Kadang tanpa sadar kita pengen terlihat pintar, paling keren, paling tau banyak.
Padahal klien atau audiens nggak butuh kita jadi superhero — mereka butuh kita jadi pembuka jalan.
Contoh aplikatif:
Kalau lo designer:
Jangan jual “keahlian desain”.
Jual “gimana desain lo bikin bisnis mereka keliatan profesional dan dipercaya.”
Gue pun ubah pendekatan:
Dulu gue jual “jasa menulis”.
Sekarang gue jual “cara bikin orang lain memahami pesanmu dengan lebih kuat.”
Be the guide.
Not the hero.
6. “Your Brand Should Feel Like You.”
Ada kalimat sederhana dari Mike Kim tapi ngena banget:
Gue pernah ngerasain ini.
Ketika gue bikin persona yang “rapi banget”, “serius banget”, “profesional banget”, lama-lama gue capek.
Karena itu bukan gue.
Sejak itu gue mulai santai aja.
Nggak takut pakai kata-kata gaul.
Nggak takut nunjukin cerita vulnerable.
Nggak takut bilang “gue belajar” bukan “gue tau segalanya”.
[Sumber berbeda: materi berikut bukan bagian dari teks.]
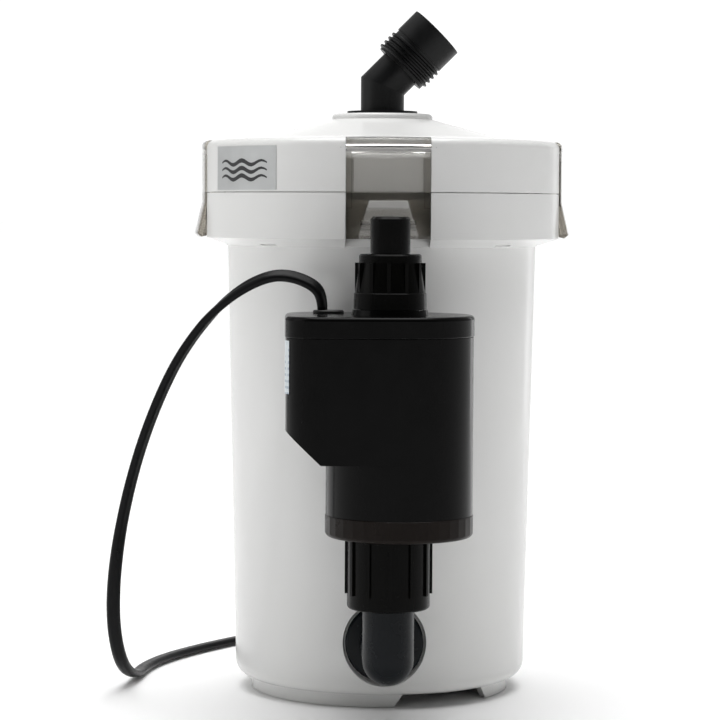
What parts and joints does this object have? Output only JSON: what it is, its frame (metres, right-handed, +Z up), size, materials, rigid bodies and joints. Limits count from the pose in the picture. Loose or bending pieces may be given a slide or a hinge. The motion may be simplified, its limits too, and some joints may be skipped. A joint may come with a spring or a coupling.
{
  "type": "canister filter",
  "caption": "External aquarium canister filter: round drum with a clipped lid and outlet elbow, an inline pump standing beside it, and a mains cord.",
  "frame": {"origin": "on the floor, under the canister's axis, in the plane of its foot arcs", "axes": "+Z up along the canister's axis; the pump stands on the -Y side; the lid's elbow points towards +X"},
  "size_m": [0.196, 0.294, 0.29],
  "materials": {
    "shell_white": "glossy injection-moulded ABS",
    "clip_smoke": "smoky transparent polycarbonate",
    "pump_black": "satin black ABS",
    "fitting_black": "matte black plastic",
    "seal_rubber": "soft black rubber",
    "badge_silver": "brushed silver film",
    "sticker_white": "white film",
    "pin_steel": "ground stainless steel",
    "basket_grey": "dark grey plastic",
    "ceramic": "fired porous ceramic",
    "pad_black": "open black foam",
    "sponge_blue": "coarse open-cell foam",
    "wool_white": "white filter floss",
    "lamination": "stacked electrical steel",
    "winding": "enamelled copper wire",
    "ferrite": "ground ferrite",
    "impeller_white": "natural white acetal",
    "cord_black": "black flexible PVC",
    "plug_metal": "nickel-plated brass",
    "tie_black": "black wrap tie"
  },
  "bodies": {
    "canister": {"canister_body": "shell_white", "bottom_grid": "basket_grey", "pump_housing": "pump_black", "pump_cap": "pump_black", "cord_grommet": "seal_rubber", "pump_label": "sticker_white", "stator_core": "lamination", "stator_coil": "winding", "rotor_shaft": "pin_steel", "shaft_bush_top": "seal_rubber", "shaft_bush_bottom": "seal_rubber", "impeller_cover": "fitting_black", "cover_seal": "seal_rubber", "hose_spigot": "pump_black", "union_seal_upper": "seal_rubber", "union_seal_lower": "seal_rubber", "inlet_elbow": "fitting_black", "elbow_ring": "seal_rubber", "port_fitting": "fitting_black", "port_gasket": "seal_rubber", "port_locknut": "fitting_black", "power_cord": "cord_black", "cord_coil": "cord_black", "cord_tie": "tie_black", "plug_body": "cord_black", "plug_pins": "plug_metal"},
    "lid_group": {"lid": "shell_white", "lid_seal": "seal_rubber", "lid_label": "badge_silver", "clip_pins": "pin_steel"},
    "front_clip": {"clip_front": "clip_smoke"},
    "left_clip": {"clip_left": "clip_smoke"},
    "back_clip": {"clip_back": "clip_smoke"},
    "right_clip": {"clip_right": "clip_smoke"},
    "outlet": {"outlet_elbow": "fitting_black", "elbow_seal": "seal_rubber", "elbow_retainer": "fitting_black"},
    "rotor": {"rotor_magnet": "ferrite", "impeller": "impeller_white"},
    "upper_nut": {"union_nut_upper": "pump_black"},
    "lower_nut": {"union_nut_lower": "pump_black"},
    "low_basket": {"basket_lower": "basket_grey", "ceramic_rings": "ceramic", "bio_pad": "pad_black"},
    "high_basket": {"basket_upper": "basket_grey", "sponge_coarse": "sponge_blue", "wool_fine": "wool_white"}
  },
  "joints": [
    {"name": "lid_lift", "type": "slide", "parent": "canister", "child": "lid_group", "axis": [0, 0, 1], "range_m": [0, 0.32]},
    {"name": "front_clip_swing", "type": "hinge", "parent": "lid_group", "child": "front_clip", "pos_m": [0, -0.0725, 0.23], "axis": [-1, 0, 0], "range_deg": [0, 14]},
    {"name": "left_clip_swing", "type": "hinge", "parent": "lid_group", "child": "left_clip", "pos_m": [-0.0725, 0, 0.23], "axis": [0, 1, 0], "range_deg": [0, 80]},
    {"name": "back_clip_swing", "type": "hinge", "parent": "lid_group", "child": "back_clip", "pos_m": [0, 0.0725, 0.23], "axis": [1, 0, 0], "range_deg": [0, 80]},
    {"name": "right_clip_swing", "type": "hinge", "parent": "lid_group", "child": "right_clip", "pos_m": [0.0725, 0, 0.23], "axis": [0, -1, 0], "range_deg": [0, 80]},
    {"name": "outlet_swivel", "type": "hinge", "parent": "lid_group", "child": "outlet", "pos_m": [0, 0, 0.258], "axis": [0, 0, 1], "continuous": true},
    {"name": "rotor_spin", "type": "hinge", "parent": "canister", "child": "rotor", "pos_m": [0, -0.099, 0.13], "axis": [0, 0, 1], "continuous": true},
    {"name": "upper_nut_turn", "type": "hinge", "parent": "canister", "child": "upper_nut", "pos_m": [0, -0.099, 0.177], "axis": [0, 0, 1], "continuous": true},
    {"name": "lower_nut_turn", "type": "hinge", "parent": "canister", "child": "lower_nut", "pos_m": [0, -0.099, 0.062], "axis": [0, 0, 1], "continuous": true},
    {"name": "high_basket_lift", "type": "slide", "parent": "canister", "child": "high_basket", "axis": [0, 0, 1], "range_m": [0, 0.29]},
    {"name": "low_basket_lift", "type": "slide", "parent": "canister", "child": "low_basket", "axis": [0, 0, 1], "range_m": [0, 0.2]}
  ],
  "couplings": [
    {"joint": "high_basket_lift", "follows": "lid_lift", "ratio": 0.9},
    {"joint": "low_basket_lift", "follows": "lid_lift", "ratio": 0.62}
  ]
}
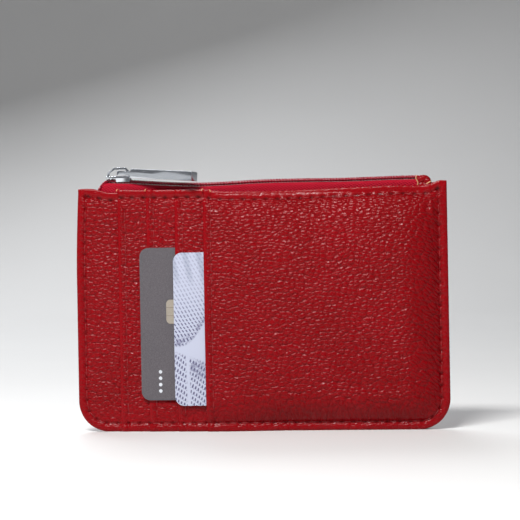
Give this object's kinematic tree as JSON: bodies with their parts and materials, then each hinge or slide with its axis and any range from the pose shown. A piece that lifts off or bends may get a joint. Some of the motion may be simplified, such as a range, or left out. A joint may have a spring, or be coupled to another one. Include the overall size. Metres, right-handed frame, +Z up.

Dan anehnya, justru sejak jadi diri sendiri, followers gue naik.
Engagement lebih hangat.
Koneksi makin dalam.
Aplikasi:
Coba cek konten lo.
Kalau lo ketemu orang offline dan orang itu bilang
“Loh kok beda banget sama Instagram/LinkedIn?”
Itu tanda ada jarak antara brand dengan diri lo.
Potong jaraknya.
7. “Show Up Consistently—Even When It’s Quiet.”
Ini pelajaran paling pedih tapi paling penting.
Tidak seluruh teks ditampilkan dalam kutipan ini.